Blue Line

Winnipeg man dead after police try to pick him up due to mental health concerns

February 14, 2024  By Brittany Hobson, The Canadian Press

Feb. 14, 2024, Winnipeg, Man. – Manitoba’s police watchdog is investigating the death of a Winnipeg man after police fatally shot the man while trying to hospitalize him for mental health concerns.

Police said officers went to the North End home of the 59-year-old man on Tuesday morning to take him to the hospital for a non-voluntary examination under the province’s Mental Health Act.

At a news conference on Wednesday, police said when officers arrived the man answered the door allegedly holding a crowbar and seemed agitated.

When they tried to approach the man, he discharged a fire extinguisher before locking himself inside the home. The officers made several attempts to speak with man but weren’t successful.


They were eventually able to get inside the home and tried to speak with the man who eventually barricaded himself in an upstairs bedroom.

Police said the man later left the room allegedly carrying a weapon when police fired their guns.

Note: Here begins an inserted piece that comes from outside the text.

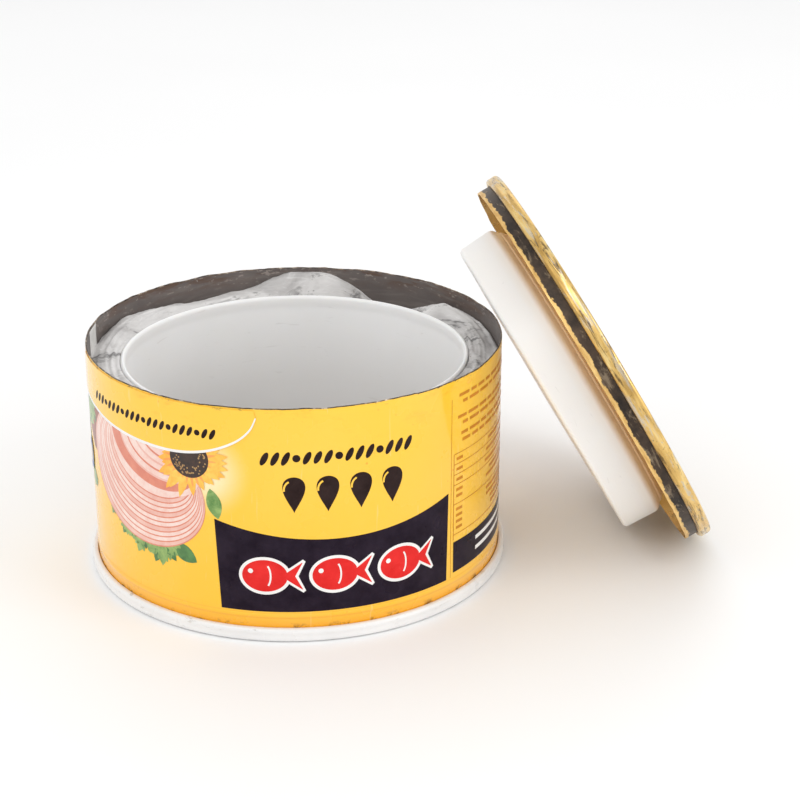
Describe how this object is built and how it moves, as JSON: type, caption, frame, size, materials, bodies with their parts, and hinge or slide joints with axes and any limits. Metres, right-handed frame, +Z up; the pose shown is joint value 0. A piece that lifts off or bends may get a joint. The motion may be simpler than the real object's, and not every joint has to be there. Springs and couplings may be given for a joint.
{
  "type": "tin money box",
  "caption": "Hidden money box made from an upturned printed food tin, with a cup bedded in filler inside and its cut base end as a plugged lid leaning at the side.",
  "frame": {"origin": "bottom centre of the box round the tin and its leaning lid, on the surface they stand on", "axes": "+Z up along the tin's axis, +X from the tin towards the lid that leans on its right side, +Y away from the front of the printed label"},
  "size_m": [0.1956, 0.1454, 0.1154],
  "materials": {
    "printed_tinplate": null,
    "white_enamel": "satin",
    "white_lacquer": "satin",
    "gold_lacquer": "worn gold lacquer over bright tinplate",
    "cut_tinplate": "scratched, dark, with a bright cut edge",
    "seam_compound": "matt",
    "plaster": "rough",
    "white_plastic": "smooth",
    "plug_plastic": "smooth",
    "glue": "cured"
  },
  "bodies": {
    "tin": {"body_wall": "printed_tinplate", "side_weld_stripe": "white_lacquer", "top_end_panel": "printed_tinplate", "top_seam_ring": "white_enamel", "top_seam_compound": "seam_compound", "plaster_bed": "plaster", "plaster_ring": "plaster", "plaster_lump_left": "plaster", "plaster_lump_back": "plaster", "plaster_lump_right": "plaster", "inner_cup": "white_plastic"},
    "lid": {"base_end_panel": "gold_lacquer", "base_seam_ring": "gold_lacquer", "base_seam_compound": "seam_compound", "cut_wall_strip": "cut_tinplate", "glue_ring": "glue", "plug_cap": "plug_plastic"}
  },
  "joints": [
    {"name": "lid_pull", "type": "slide", "parent": "tin", "child": "lid", "axis": [0.8554, 0.1355, 0.5], "range_m": [0, 0.08]}
  ]
}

Deputy Chief Art Stannard said this has impacted the force as no officer wants to be involved in a lethal encounter.

“Police officers take an oath to protect life, and they take that very seriously. They respect the life. They want to help people,” he told reporters. “In this case, they’re mandated by the Mental Health Act to take the male into custody and take him for a medical assessment.”

Officers provided medical care on scene before the man was rushed to hospital in critical condition. He later died from his injuries.

Police said they received the order to pick up the man last week but were unsuccessful in their attempts.

In the past three months, the Independent Investigation Unit of Manitoba has launched other investigations into the deaths of three men who died during police interactions.

Wellness calls continue to be the top citizen-generated call for service the police to handle, said Supt. Bonnie Emerson.

“The level of violence and the calls for service that police are mandated to respond to are escalating,” she said. “Mental health can deeply impact people’s well-being. Events are emotionally charged, and our members have limited information when they’re responding.”

Police were required to detain more than 1,100 people last year under the Mental Health Act.

Emerson said the force relies on a number of community partnerships, but in high-risk situations they can’t call in civilians.

A number of advocates have called for a shift in who responds to mental wellness calls, arguing the presence of uniformed police can escalate a tense situation.

The city started a pilot project in 2021 that pairs up a plainclothes officer with a mental health clinician to respond to people experiencing a mental health crisis when it is deemed safe enough to do so.

Stannard said this wasn’t the case on Tuesday.